Task statement
Reproduce the material exactly, omitting nothing.
- - - - - - -
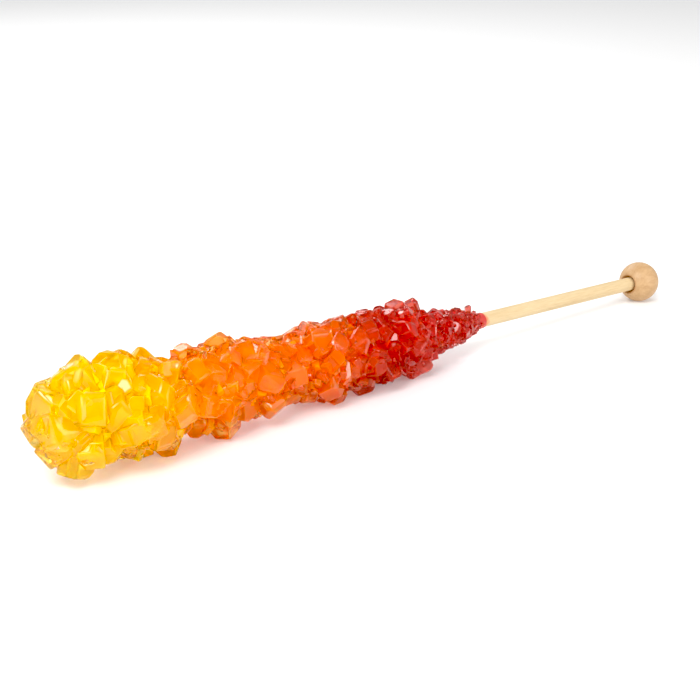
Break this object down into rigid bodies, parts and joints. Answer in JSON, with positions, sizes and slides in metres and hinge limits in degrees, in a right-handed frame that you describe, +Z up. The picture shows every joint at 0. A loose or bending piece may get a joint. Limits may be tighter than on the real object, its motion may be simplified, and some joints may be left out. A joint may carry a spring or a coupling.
{
  "type": "rock candy stick",
  "caption": "Rock candy stick lying on its side: yellow to red sugar crystals grown round a wooden dowel with a turned ball at its bare end.",
  "frame": {"origin": "middle of the whole stick's bounding box, on the table it lies on", "axes": "+X along the stick from the candy's tip to the ball, +Z up, shown side up"},
  "size_m": [0.1698, 0.021, 0.0218],
  "materials": {
    "sugar_crystal": "glossy dyed sugar crystal, translucent, yellow at the tip through orange to red at the collar",
    "dowel_wood": "bare pale birch, straight fine grain along the dowel",
    "ball_wood": "bare turned wood, a little darker than the dowel, smooth sanded"
  },
  "bodies": {
    "root": {"candy": "sugar_crystal", "dowel": "dowel_wood", "ball": "ball_wood"}
  },
  "joints": []
}
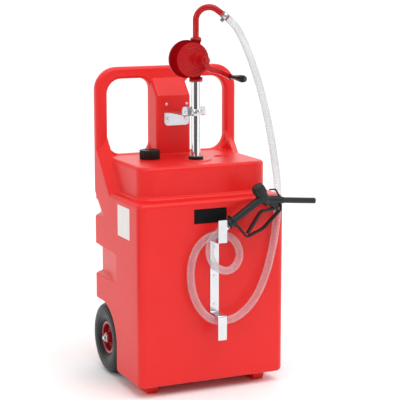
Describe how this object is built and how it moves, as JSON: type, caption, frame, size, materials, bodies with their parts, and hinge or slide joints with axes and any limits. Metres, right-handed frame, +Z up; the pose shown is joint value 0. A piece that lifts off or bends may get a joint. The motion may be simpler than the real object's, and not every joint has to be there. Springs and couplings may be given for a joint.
{
  "type": "fuel caddy",
  "caption": "Wheeled upright fuel tank with a tall handle, a crank-operated rotary pump on a suction tube, a clear hose wound on a cleat, and a lever nozzle.",
  "frame": {"origin": "on the ground under the middle of the caddy, without its hose and nozzle", "axes": "+Z up, front of the tank towards -Y, +X to the right as the front is seen"},
  "size_m": [0.6383, 0.56, 1.3248],
  "materials": {
    "tank": "rotomoulded red polyethylene, soft sheen",
    "cap": "black moulded plastic",
    "seal": "black nitrile rubber",
    "bung": "black moulded rubber",
    "chrome": "bright chromed steel tube",
    "zinc": "bright zinc-plated steel",
    "pump_red": "red gloss paint on cast iron",
    "steel": "plain machined steel",
    "brass": "machined brass",
    "vane": "carbon-filled plastic",
    "hose": "clear vinyl with a spiral inlay",
    "nozzle": "black powder-coated casting",
    "grip": "black moulded handle",
    "strainer": "white moulded plastic",
    "tyre": "dark grey rubber",
    "rim": "red gloss paint on pressed steel"
  },
  "bodies": {
    "root": {"tank_shell": "tank", "bung_gasket": "seal", "bung_screw": "zinc", "pump_bung": "bung", "suction_tube_upper": "chrome", "suction_tube_lower": "chrome", "suction_strainer": "strainer", "tube_bracket": "zinc", "bracket_screws": "zinc", "tube_strap": "zinc", "strap_bolts": "zinc", "strap_nuts": "zinc", "tube_flange": "pump_red", "tube_flange_gasket": "seal", "tube_flange_bolts": "zinc", "pump_casing": "pump_red", "cover_gasket": "seal", "pump_cover": "pump_red", "cover_bolts": "zinc", "shaft_bush": "brass", "gland_packing": "seal", "gland_nut": "pump_red", "outlet_spout": "pump_red", "spout_gasket": "seal", "spout_bolts": "zinc", "hose": "hose", "spout_hose_clamp": "zinc", "nozzle_hose_clamp": "zinc", "hose_cleat": "zinc", "cleat_screws": "zinc", "nozzle_tail": "nozzle", "nozzle_guard": "nozzle", "nozzle_hook": "zinc", "nozzle_spout": "nozzle", "lever_pin": "steel", "nozzle_body": "nozzle", "nozzle_valve_cap": "nozzle", "nozzle_spring": "steel", "axle": "zinc", "axle_washers": "zinc", "axle_pins": "zinc"},
    "wheel_left": {"tyre_left": "tyre", "rim_left": "rim", "rim_bolts_left": "zinc", "bearings_left": "zinc"},
    "wheel_right": {"tyre_right": "tyre", "rim_right": "rim", "rim_bolts_right": "zinc", "bearings_right": "zinc"},
    "crank": {"pump_shaft": "steel", "pump_rotor": "steel", "rotor_vanes": "vane", "crank_arm": "pump_red", "crank_nut": "pump_red", "crank_pin": "steel"},
    "grip": {"crank_grip": "grip"},
    "cap_slide": {"cap_gasket": "seal"},
    "cap": {"filler_cap": "cap"},
    "lever": {"nozzle_lever": "nozzle"},
    "valve": {"nozzle_valve": "brass"}
  },
  "joints": [
    {"name": "wheel_left_spin", "type": "hinge", "parent": "root", "child": "wheel_left", "pos_m": [-0.226, 0.15, 0.13], "axis": [1, 0, 0], "continuous": true},
    {"name": "wheel_right_spin", "type": "hinge", "parent": "root", "child": "wheel_right", "pos_m": [0.226, 0.15, 0.13], "axis": [1, 0, 0], "continuous": true},
    {"name": "crank_spin", "type": "hinge", "parent": "root", "child": "crank", "pos_m": [0.014, -0.106, 1.136], "axis": [0, 1, 0], "continuous": true},
    {"name": "grip_spin", "type": "hinge", "parent": "crank", "child": "grip", "pos_m": [0.111, -0.164, 1.078], "axis": [0, 1, 0], "continuous": true},
    {"name": "cap_lift", "type": "slide", "parent": "root", "child": "cap_slide", "axis": [0, 0, 1], "range_m": [0, 0.0101]},
    {"name": "cap_turn", "type": "hinge", "parent": "cap_slide", "child": "cap", "pos_m": [-0.122, 0.058, 0.8], "axis": [0, 0, 1], "range_deg": [0, 720]},
    {"name": "lever_squeeze", "type": "hinge", "parent": "root", "child": "lever", "pos_m": [0.21827, -0.256, 0.63646], "axis": [0, 1, 0], "range_deg": [0, 12], "stiffness_Nm_per_rad": 2, "springref_deg": -5.73},
    {"name": "valve_lift", "type": "slide", "parent": "root", "child": "valve", "axis": [-0.5446, 0, 0.8387], "range_m": [0, 0.0085]}
  ],
  "couplings": [
    {"joint": "cap_lift", "follows": "cap_turn", "m_per_rad": 0.000796},
    {"joint": "valve_lift", "follows": "lever_squeeze", "m_per_rad": 0.039}
  ]
}
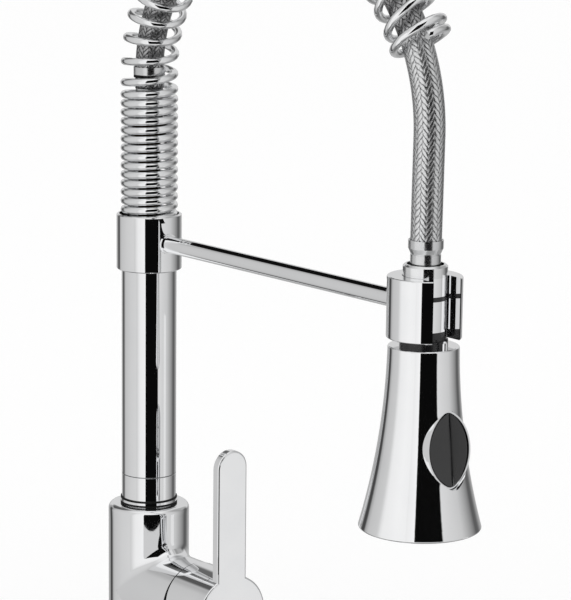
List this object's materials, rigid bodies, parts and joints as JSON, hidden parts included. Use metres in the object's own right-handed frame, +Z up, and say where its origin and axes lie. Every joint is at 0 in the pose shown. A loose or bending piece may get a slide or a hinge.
- - - - - - -
Correct response
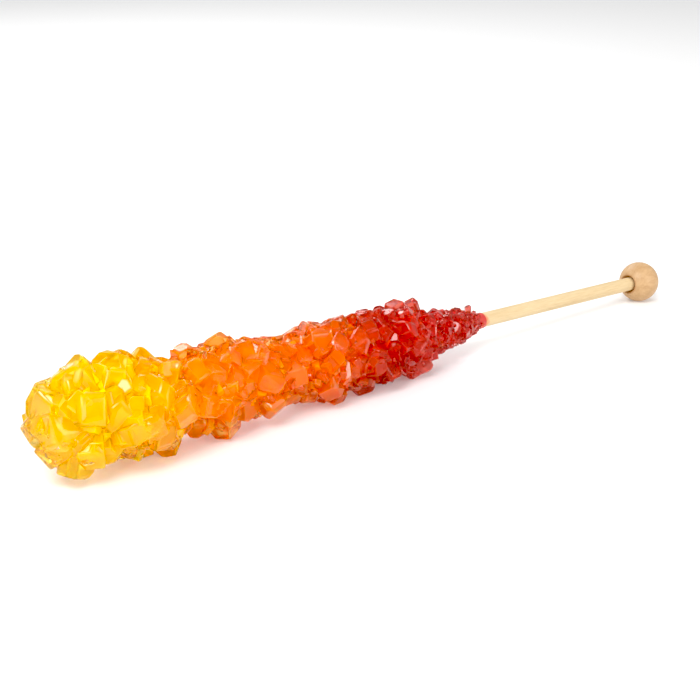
Break this object down into rigid bodies, parts and joints. Answer in JSON, with positions, sizes and slides in metres and hinge limits in degrees, in a right-handed frame that you describe, +Z up. The picture shows every joint at 0. A loose or bending piece may get a joint. Limits may be tighter than on the real object, its motion may be simplified, and some joints may be left out. A joint may carry a spring or a coupling.
{
  "type": "rock candy stick",
  "caption": "Rock candy stick lying on its side: yellow to red sugar crystals grown round a wooden dowel with a turned ball at its bare end.",
  "frame": {"origin": "middle of the whole stick's bounding box, on the table it lies on", "axes": "+X along the stick from the candy's tip to the ball, +Z up, shown side up"},
  "size_m": [0.1698, 0.021, 0.0218],
  "materials": {
    "sugar_crystal": "glossy dyed sugar crystal, translucent, yellow at the tip through orange to red at the collar",
    "dowel_wood": "bare pale birch, straight fine grain along the dowel",
    "ball_wood": "bare turned wood, a little darker than the dowel, smooth sanded"
  },
  "bodies": {
    "root": {"candy": "sugar_crystal", "dowel": "dowel_wood", "ball": "ball_wood"}
  },
  "joints": []
}
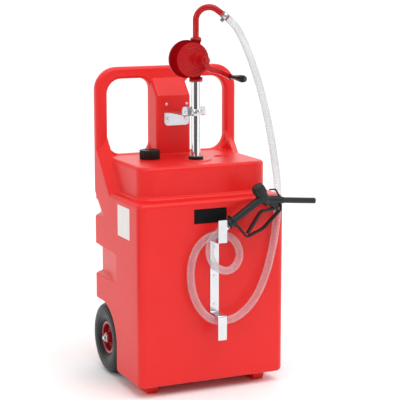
Describe how this object is built and how it moves, as JSON: type, caption, frame, size, materials, bodies with their parts, and hinge or slide joints with axes and any limits. Metres, right-handed frame, +Z up; the pose shown is joint value 0. A piece that lifts off or bends may get a joint. The motion may be simpler than the real object's, and not every joint has to be there. Springs and couplings may be given for a joint.
{
  "type": "fuel caddy",
  "caption": "Wheeled upright fuel tank with a tall handle, a crank-operated rotary pump on a suction tube, a clear hose wound on a cleat, and a lever nozzle.",
  "frame": {"origin": "on the ground under the middle of the caddy, without its hose and nozzle", "axes": "+Z up, front of the tank towards -Y, +X to the right as the front is seen"},
  "size_m": [0.6383, 0.56, 1.3248],
  "materials": {
    "tank": "rotomoulded red polyethylene, soft sheen",
    "cap": "black moulded plastic",
    "seal": "black nitrile rubber",
    "bung": "black moulded rubber",
    "chrome": "bright chromed steel tube",
    "zinc": "bright zinc-plated steel",
    "pump_red": "red gloss paint on cast iron",
    "steel": "plain machined steel",
    "brass": "machined brass",
    "vane": "carbon-filled plastic",
    "hose": "clear vinyl with a spiral inlay",
    "nozzle": "black powder-coated casting",
    "grip": "black moulded handle",
    "strainer": "white moulded plastic",
    "tyre": "dark grey rubber",
    "rim": "red gloss paint on pressed steel"
  },
  "bodies": {
    "root": {"tank_shell": "tank", "bung_gasket": "seal", "bung_screw": "zinc", "pump_bung": "bung", "suction_tube_upper": "chrome", "suction_tube_lower": "chrome", "suction_strainer": "strainer", "tube_bracket": "zinc", "bracket_screws": "zinc", "tube_strap": "zinc", "strap_bolts": "zinc", "strap_nuts": "zinc", "tube_flange": "pump_red", "tube_flange_gasket": "seal", "tube_flange_bolts": "zinc", "pump_casing": "pump_red", "cover_gasket": "seal", "pump_cover": "pump_red", "cover_bolts": "zinc", "shaft_bush": "brass", "gland_packing": "seal", "gland_nut": "pump_red", "outlet_spout": "pump_red", "spout_gasket": "seal", "spout_bolts": "zinc", "hose": "hose", "spout_hose_clamp": "zinc", "nozzle_hose_clamp": "zinc", "hose_cleat": "zinc", "cleat_screws": "zinc", "nozzle_tail": "nozzle", "nozzle_guard": "nozzle", "nozzle_hook": "zinc", "nozzle_spout": "nozzle", "lever_pin": "steel", "nozzle_body": "nozzle", "nozzle_valve_cap": "nozzle", "nozzle_spring": "steel", "axle": "zinc", "axle_washers": "zinc", "axle_pins": "zinc"},
    "wheel_left": {"tyre_left": "tyre", "rim_left": "rim", "rim_bolts_left": "zinc", "bearings_left": "zinc"},
    "wheel_right": {"tyre_right": "tyre", "rim_right": "rim", "rim_bolts_right": "zinc", "bearings_right": "zinc"},
    "crank": {"pump_shaft": "steel", "pump_rotor": "steel", "rotor_vanes": "vane", "crank_arm": "pump_red", "crank_nut": "pump_red", "crank_pin": "steel"},
    "grip": {"crank_grip": "grip"},
    "cap_slide": {"cap_gasket": "seal"},
    "cap": {"filler_cap": "cap"},
    "lever": {"nozzle_lever": "nozzle"},
    "valve": {"nozzle_valve": "brass"}
  },
  "joints": [
    {"name": "wheel_left_spin", "type": "hinge", "parent": "root", "child": "wheel_left", "pos_m": [-0.226, 0.15, 0.13], "axis": [1, 0, 0], "continuous": true},
    {"name": "wheel_right_spin", "type": "hinge", "parent": "root", "child": "wheel_right", "pos_m": [0.226, 0.15, 0.13], "axis": [1, 0, 0], "continuous": true},
    {"name": "crank_spin", "type": "hinge", "parent": "root", "child": "crank", "pos_m": [0.014, -0.106, 1.136], "axis": [0, 1, 0], "continuous": true},
    {"name": "grip_spin", "type": "hinge", "parent": "crank", "child": "grip", "pos_m": [0.111, -0.164, 1.078], "axis": [0, 1, 0], "continuous": true},
    {"name": "cap_lift", "type": "slide", "parent": "root", "child": "cap_slide", "axis": [0, 0, 1], "range_m": [0, 0.0101]},
    {"name": "cap_turn", "type": "hinge", "parent": "cap_slide", "child": "cap", "pos_m": [-0.122, 0.058, 0.8], "axis": [0, 0, 1], "range_deg": [0, 720]},
    {"name": "lever_squeeze", "type": "hinge", "parent": "root", "child": "lever", "pos_m": [0.21827, -0.256, 0.63646], "axis": [0, 1, 0], "range_deg": [0, 12], "stiffness_Nm_per_rad": 2, "springref_deg": -5.73},
    {"name": "valve_lift", "type": "slide", "parent": "root", "child": "valve", "axis": [-0.5446, 0, 0.8387], "range_m": [0, 0.0085]}
  ],
  "couplings": [
    {"joint": "cap_lift", "follows": "cap_turn", "m_per_rad": 0.000796},
    {"joint": "valve_lift", "follows": "lever_squeeze", "m_per_rad": 0.039}
  ]
}
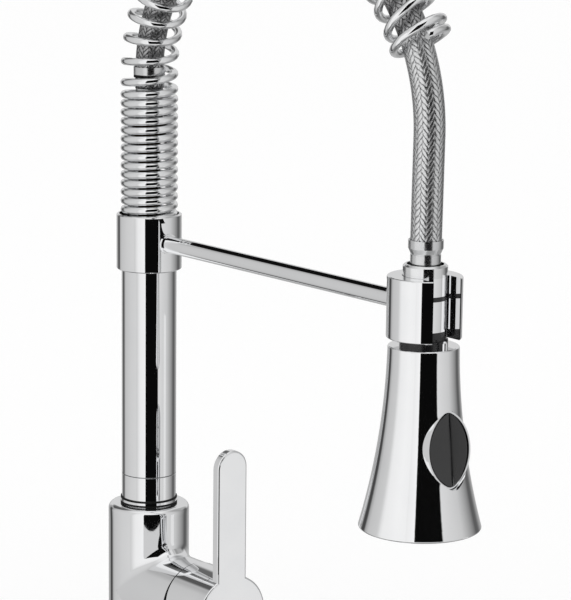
List this object's materials, rigid bodies, parts and joints as JSON, hidden parts included. Use metres in the object's own right-handed frame, +Z up, and say where its origin and axes lie. Every joint is at 0 in the pose shown. A loose or bending piece may get a slide or a hinge.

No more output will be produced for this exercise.